Em uma entrevista de rádio na quarta-feira com Hugh Hewitt, o secretário de Estado Mike Pompeo disse que "não pode falar sobre todas as opções que estão sendo consideradas", mas que a recusa da Rússia em sair significa que "nos voltaremos para outras ferramentas do poder americano". Até agora, a administração Trump e seus parceiros não conseguiram convencer os poderosos militares venezuelanos a se separarem de Maduro, mesmo quando milhões de pessoas fugiram do país ou têm ido às ruas em protesto.
Situação sombria
O novo relatório retrata uma imagem extremamente sombria da vida na Venezuela, cuja economia, que já foi próspera, implodiu por má administração e corrupção sob o regime de Maduro, presidente desde a morte do líder Hugo Chávez em 2013. As exportações de petróleo caíram para menos da metade.
Além da desnutrição generalizada e do aumento acentuado dos níveis de mortalidade materna e infantil, mais de 9.300 casos de sarampo foram registrados desde junho de 2017, em comparação com um único caso registrado entre 2008 e 2015. "A Venezuela não teve um único caso de difteria entre 2006 e 2015", diz o relatório, "mas mais de 2.500 casos suspeitos foram relatados desde julho de 2016".
A eletricidade e a água estão cada vez mais escassas, assim como comida e medicamentos.

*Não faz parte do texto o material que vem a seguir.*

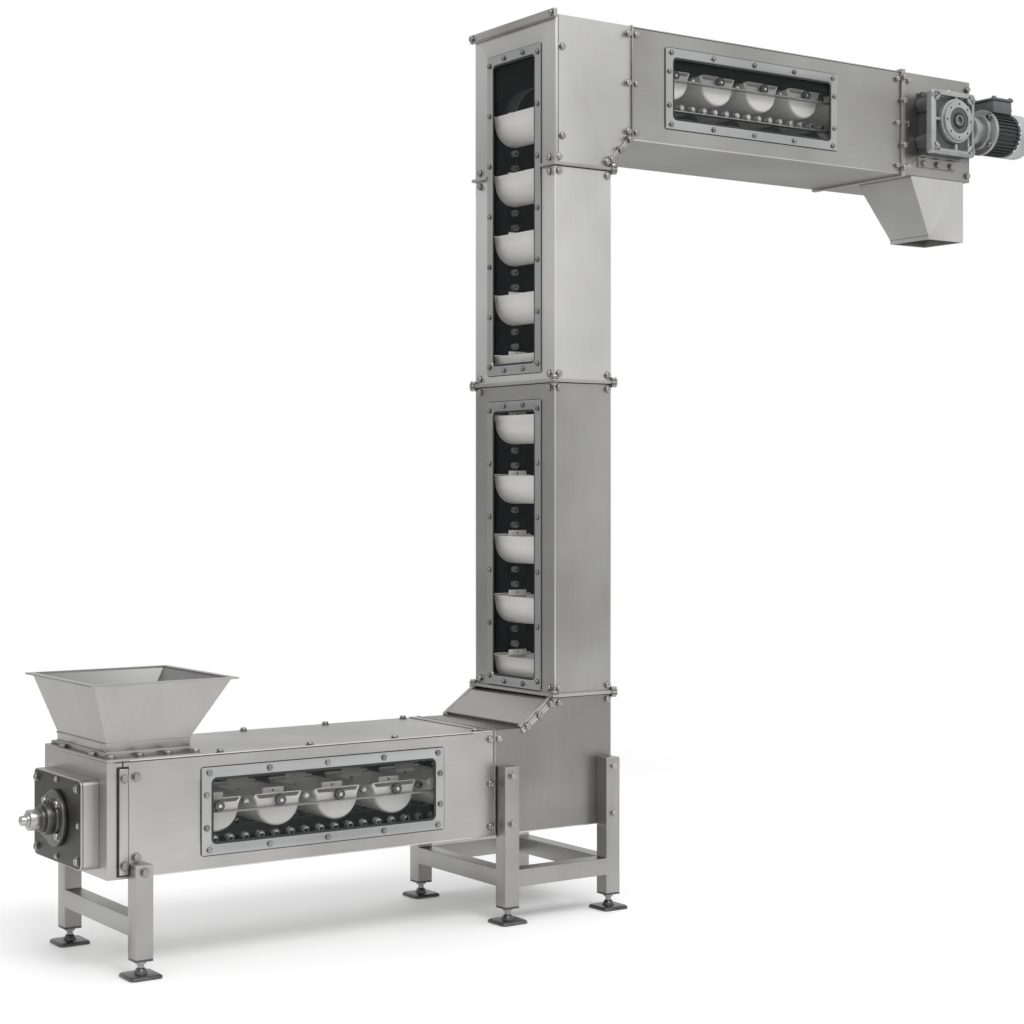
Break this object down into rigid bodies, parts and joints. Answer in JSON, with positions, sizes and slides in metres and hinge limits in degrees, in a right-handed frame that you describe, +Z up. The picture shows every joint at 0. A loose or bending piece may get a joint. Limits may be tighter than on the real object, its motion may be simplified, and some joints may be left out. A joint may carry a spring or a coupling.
{
  "type": "z-type bucket elevator",
  "caption": "Z-shaped elevator that lifts bulk material in pivoting buckets on two chains, from a low hopper up an enclosed riser to a high discharge chute, with windows and a gearmotor.",
  "frame": {"origin": "centre of the sole of the near foot at the lower leg's seam", "axes": "+X from the tail with the hopper to the head with the chute, +Y from the drive side to the far side, +Z up"},
  "size_m": [3.2, 0.5645, 2.429],
  "materials": {
    "casing": "brushed stainless sheet",
    "dark_plate": "dull steel",
    "bright_steel": "bright turned steel",
    "cast_housing": "cast grey",
    "motor_paint": "dark paint",
    "light_paint": "light grey paint",
    "pane": "clear pane",
    "foot_black": "black",
    "bucket_cream": "cream, smooth",
    "chain_steel": "oiled steel"
  },
  "bodies": {
    "frame": {"lower_casing": "casing", "lower_lid": "casing", "lower_elbow": "casing", "elbow_hatch": "casing", "riser_lower": "casing", "riser_upper": "casing", "upper_elbow": "casing", "upper_casing": "casing", "head_flange": "casing", "head_casing": "casing", "top_clamp_bar": "casing", "lower_window_frame": "casing", "upper_window_frame": "casing", "riser_low_window_frame": "casing", "riser_high_window_frame": "casing", "hopper": "casing", "hopper_base": "casing", "tail_box": "casing", "tail_stand": "casing", "main_stand": "casing", "discharge_chute": "casing", "joint_strips": "casing", "tail_end_plate": "dark_plate", "takeup_carrier": "dark_plate", "gearbox_bracket": "dark_plate", "lower_rails": "dark_plate", "riser_rails": "dark_plate", "upper_rails": "dark_plate", "takeup_spindle": "bright_steel", "seam_bolts": "bright_steel", "output_flange": "bright_steel", "takeup_bearing": "cast_housing", "gearbox_housing": "cast_housing", "head_bearing": "cast_housing", "motor_body": "motor_paint", "terminal_box": "motor_paint", "fan_cowl": "light_paint", "lower_window_pane": "pane", "upper_window_pane": "pane", "riser_low_window_pane": "pane", "riser_high_window_pane": "pane", "tail_feet": "foot_black", "main_feet": "foot_black"},
    "lower_strand": {"carry_chain_lower": "chain_steel", "buckets_lower": "bucket_cream"},
    "riser_strand": {"carry_chain_riser": "chain_steel", "buckets_riser": "bucket_cream"},
    "upper_strand": {"carry_chain_upper": "chain_steel", "buckets_upper": "bucket_cream"},
    "lower_return": {"return_chain_lower": "chain_steel"},
    "riser_return": {"return_chain_riser": "chain_steel"},
    "upper_return": {"return_chain_upper": "chain_steel"},
    "drive": {"drive_shaft": "bright_steel", "drive_sprockets": "chain_steel"},
    "tail": {"tail_shaft": "bright_steel", "tail_sprockets": "chain_steel"},
    "fan": {"motor_fan": "light_paint"},
    "loading": {"loading_bucket": "bucket_cream"},
    "discharge": {"discharge_bucket": "bucket_cream"}
  },
  "joints": [
    {"name": "riser_travel", "type": "slide", "parent": "frame", "child": "riser_strand", "axis": [0, 0, 1], "range_m": [-0.006, 0.03]},
    {"name": "lower_travel", "type": "slide", "parent": "frame", "child": "lower_strand", "axis": [1, 0, 0], "range_m": [-0.006, 0.03]},
    {"name": "upper_travel", "type": "slide", "parent": "frame", "child": "upper_strand", "axis": [1, 0, 0], "range_m": [-0.006, 0.03]},
    {"name": "lower_return_travel", "type": "slide", "parent": "frame", "child": "lower_return", "axis": [-1, 0, 0], "range_m": [-0.006, 0.03]},
    {"name": "riser_return_travel", "type": "slide", "parent": "frame", "child": "riser_return", "axis": [0, 0, -1], "range_m": [-0.006, 0.03]},
    {"name": "upper_return_travel", "type": "slide", "parent": "frame", "child": "upper_return", "axis": [-1, 0, 0], "range_m": [-0.006, 0.03]},
    {"name": "drive_spin", "type": "hinge", "parent": "frame", "child": "drive", "pos_m": [1.6375, 0.2145, 2.27], "axis": [0, 1, 0], "range_deg": [-8.38, 41.13]},
    {"name": "tail_spin", "type": "hinge", "parent": "frame", "child": "tail", "pos_m": [-1.0415, 0.2145, 0.326], "axis": [0, 1, 0], "range_deg": [-8.38, 41.13]},
    {"name": "fan_spin", "type": "hinge", "parent": "frame", "child": "fan", "pos_m": [1.8695, -0.0155, 2.254], "axis": [1, 0, 0], "range_deg": [-251.55, 1233.78]},
    {"name": "loading_swing", "type": "hinge", "parent": "lower_strand", "child": "loading", "pos_m": [-0.9655, 0.2145, 0.368], "axis": [0, 1, 0], "range_deg": [-12, 12]},
    {"name": "discharge_tip", "type": "hinge", "parent": "upper_strand", "child": "discharge", "pos_m": [1.4685, 0.2145, 2.312], "axis": [0, 1, 0], "range_deg": [-10, 100]}
  ],
  "couplings": [
    {"joint": "lower_travel", "follows": "riser_travel", "ratio": 1},
    {"joint": "upper_travel", "follows": "riser_travel", "ratio": 1},
    {"joint": "lower_return_travel", "follows": "riser_travel", "ratio": 1},
    {"joint": "riser_return_travel", "follows": "riser_travel", "ratio": 1},
    {"joint": "upper_return_travel", "follows": "riser_travel", "ratio": 1},
    {"joint": "drive_spin", "follows": "riser_travel", "rad_per_m": 23.81},
    {"joint": "tail_spin", "follows": "riser_travel", "rad_per_m": 23.81},
    {"joint": "fan_spin", "follows": "riser_travel", "rad_per_m": 714.29}
  ]
}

O relatório citou um documento da Organização Pan-Americana da Saúde de 2018, que estima que quase 9 dos 10 venezuelanos vivendo com HIV não estavam recebendo tratamento. Observando que a privação há muito antecede as sanções impostas recentemente pelos EUA, o documento diz que "as autoridades venezuelanas sob Maduro ocultaram as informações oficiais de saúde. Assediaram e retaliaram quem coletou dados ou falou sobre escassez de alimentos e remédios".